The claimant’s admitted date of knowledge was September 2008 and proceedings had not been issued until 9th February 2017.
The claimant alleged that the principal reason for his delay in bringing the claim was the negative advice of previous solicitors, upon which he had reasonably relied. The claimant argued that he had met with a previous solicitor in the summer of 2010 who had investigated his claim and found no viable paymaster; the file was therefore closed. It was held however that those previous solicitors had provided the claimant with ‘crystal clear‘ advice that the 3 year limitation period would lapse in June 2011. It had also been made clear to the claimant how important it was to have full and accurate details of his various employers and of the work he did for them.
The current case had come about due to the claimant having responded to a press advert in 2015 and contacted his current solicitors believing that they would be able to identify a valid defendant.

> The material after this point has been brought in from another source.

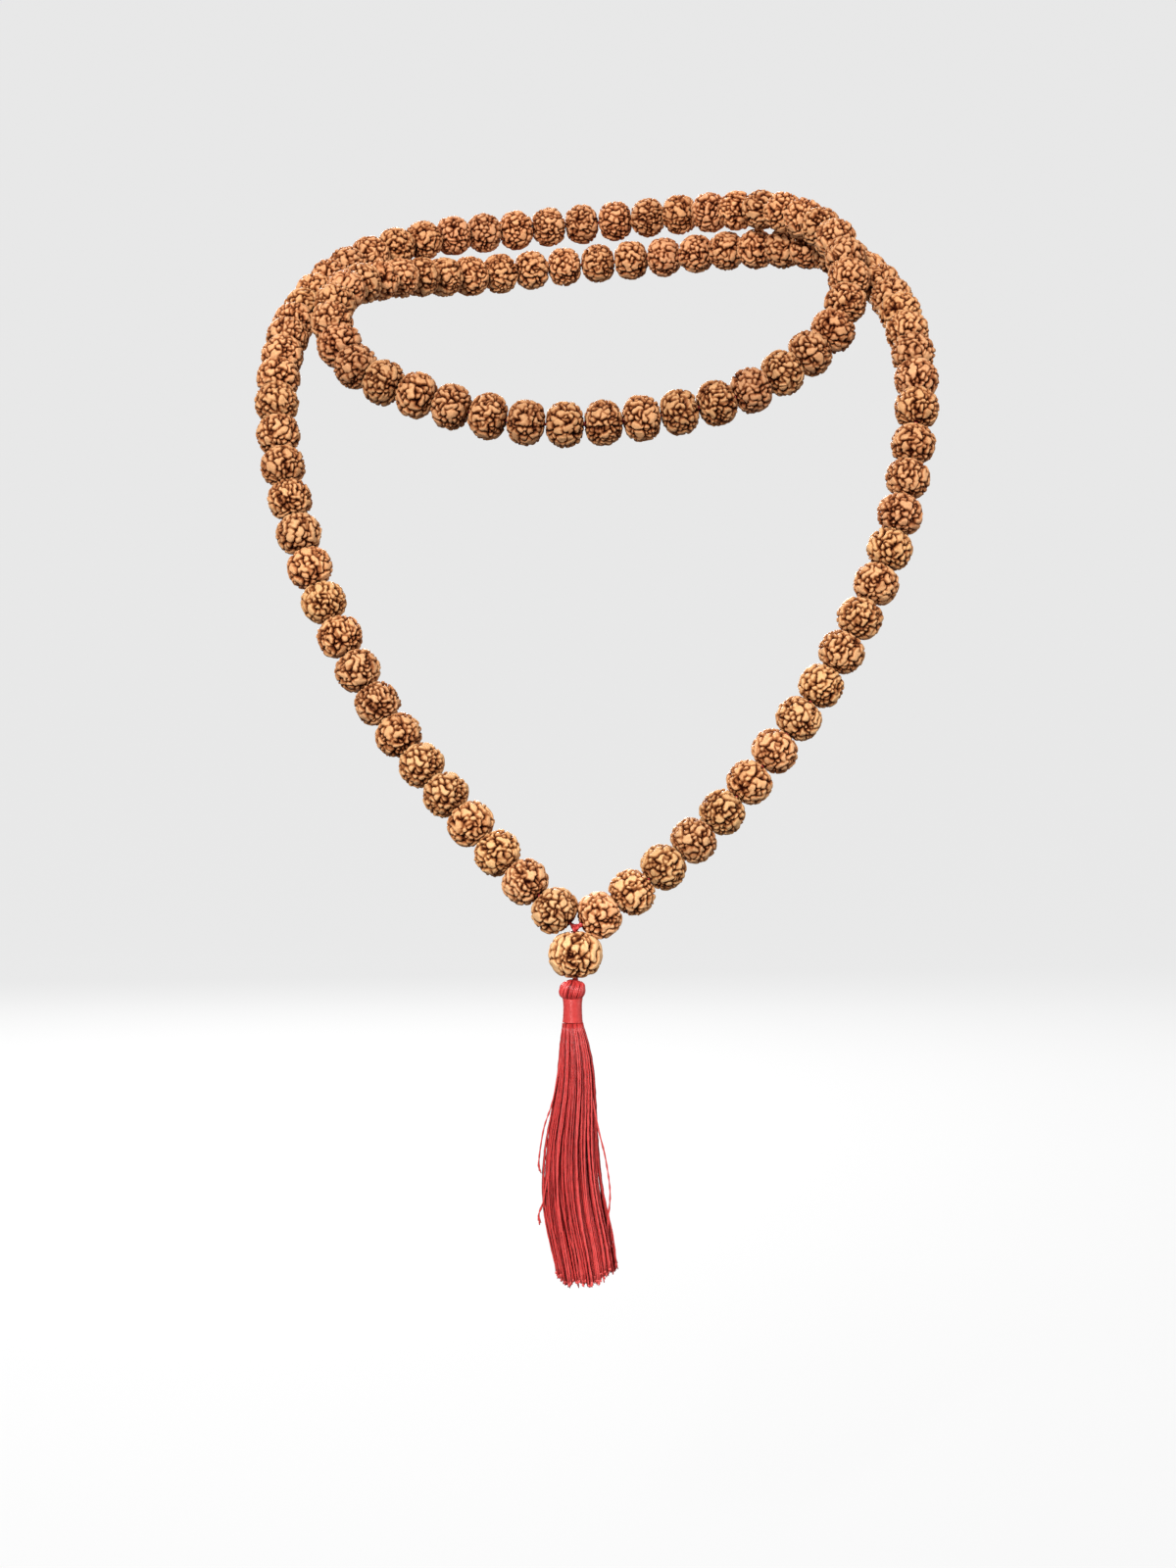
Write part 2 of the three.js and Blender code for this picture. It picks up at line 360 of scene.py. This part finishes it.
SEED = seed_material()
SILK = silk_material("silk", (0.16, 0.005, 0.005), (0.43, 0.024, 0.022), (0.66, 0.080, 0.073), 0.38)
THREAD = silk_material("thread", (0.20, 0.007, 0.007), (0.46, 0.030, 0.028), (0.70, 0.070, 0.064), 0.6)

# ---------------------------------------------------------------- seeds

# Blender seeds its vector noise from the clock, so it is set here to come out the same each time.
NOISE_SEED = 5
noise.seed_set(NOISE_SEED)

BEAD_REACH = 3.96
BEAD_HALF = 3.46
SQUARENESS = 2.35
BORE = 0.62
MUKHIS = 5
MUKHI_START = -math.pi / 2 - math.pi / 5
VARIANTS = 12
BEAD_CUTS = 39
BEAD_CELLS = 170
BEAD_CELLS_STEP = 14
BEAD_MERGING = 0.42
BEAD_MERGING_STEP = 0.10
BEAD_FIRST_SEED = 40
SIZE_SPREAD = (0.98, 1.012)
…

The Court formed the impression that the claimant could remember only the ‘barest detail‘ of his work over the many years relevant to the issues in the case, and in particular in relation to the companies for whom he worked; the order in which he worked on various projects; and the crucial issue of which of them involved exposure to asbestos. ‘There was a tendency to fill in the gaps in his memory with supposition which on challenge would from time to time be replaced by different and inconsistent suggestions.‘
It emerged for the first time, during cross examination of the claimant, that he had kept detailed records of his work for tax purposes in respect of each year. He agreed that these documents would have indicated for whom he had worked and when he had done so. He had retained these documents in his attic until around 2012. They were therefore still in existence when he met with his previous solicitors and they had been destroyed several years after his admitted dated of knowledge. It was held that the claimant had given his previous solicitors a confused account of his working history and of his exposure to asbestos. He was criticised for not referring to his own tax documentation.
As such, the Court found that the negative advice that the claimant had received from his previous solicitors was not a satisfactory explanation for the delay as he himself had not provided them with all the assistance that he could offer. He ‘was at least partly responsible for sending his solicitor on a wild goose chase, and did not provide him with either the correct, or the complete, information in his possession.’ That ultimately led to the closure of the file.

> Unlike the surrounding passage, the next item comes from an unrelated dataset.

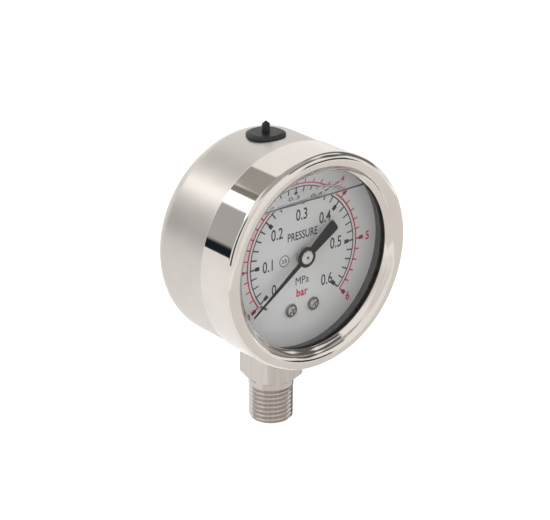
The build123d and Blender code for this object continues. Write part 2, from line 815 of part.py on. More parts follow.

It was held that the issues of when the claimant worked for any of the defendants, or indeed any other employers, and whether while working for any one of them he was exposed to asbestos were matters of great uncertainty. The claimant recognised that not all of his work exposed him to asbestos, but his evidence had changed significantly over the years about which employments did so. The effect of his difficulty with memory was compounded by his actions in denying himself the contemporaneous records which he destroyed in 2012. The evidence was therefore significantly less cogent than if he had brought the action in time.

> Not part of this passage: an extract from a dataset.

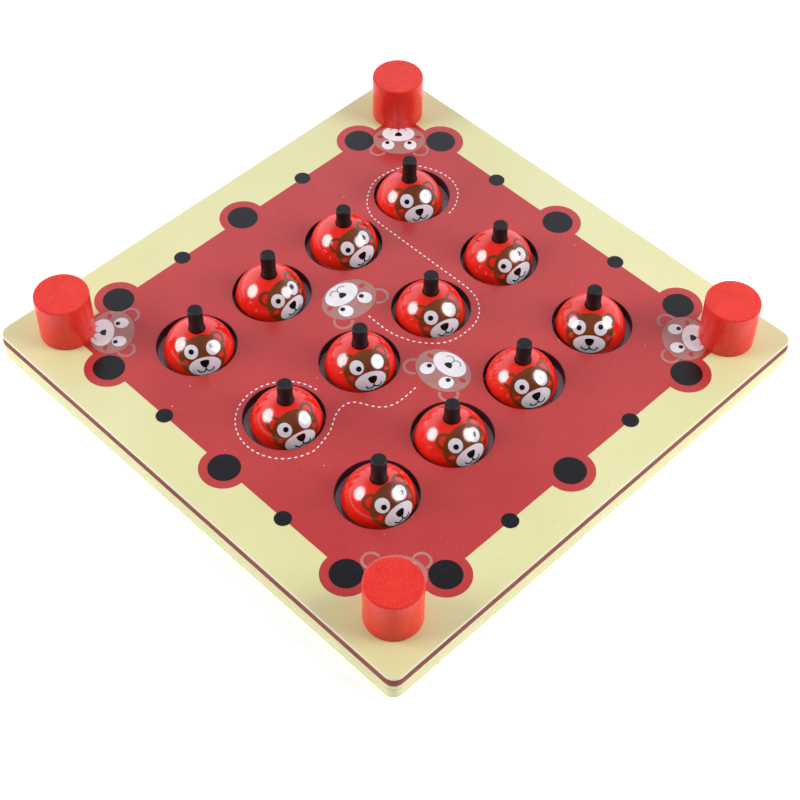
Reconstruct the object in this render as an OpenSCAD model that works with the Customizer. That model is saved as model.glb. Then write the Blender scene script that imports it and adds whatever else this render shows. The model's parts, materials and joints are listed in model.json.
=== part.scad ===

The Court determined that the loss of cogency of evidence was of particular significance in a case devoid of any documentary support or the availability of any other evidence to support the claimant’s recollections. The Court was entirely satisfied that the cogency of the evidence had been significantly reduced by the delay in bringing proceedings. ‘What would have been difficulties due to a fading memory before the expiry of the limitation period have become insuperable barriers since then.’
The Court held that the defendants would suffer significant prejudice if the limitation bar were to be disapplied. They would be required to investigate and defend a claim based exclusively on the failing memory of the claimant. They had been deprived of access to contemporaneous records which would have assisted to corroborate or contradict the claimant’s account. A fair trial was therefore unlikely to be possible. To allow the claimant to attempt to prove his case at trial would place a disproportionate burden on the defendants to resist it. ‘This is not because Mr Fudge has not suffered a significant and worrying injury, but because I have to have regard to the burden on the Defendants in being deprived of their limitation defence and thereby obliged to expend resources in investigating and defending a claim which now relies almost exclusively on the fading memory of the Claimant.’
This case provides a useful example of how the court is likely to approach the issue of s.33 discretion in a claim based solely upon a claimant’s oral evidence. The claimant’s already confused account had been rendered even more so due to the period of delay following his date of knowledge. The principal rationale for the claimant’s delay was prima facie attractive: in that he had sought legal advice and had relied upon that advice. However, that rationale was of no avail in circumstances in which the claimant himself had provided those solicitors with a confused and misleading account which had actually itself resulted in such negative advice. This claim is perhaps unusual and of some significance given that in that it involves a rare example of a claimant who, without explanation, destroyed important documents that would have proved of great assistance in establishing his case.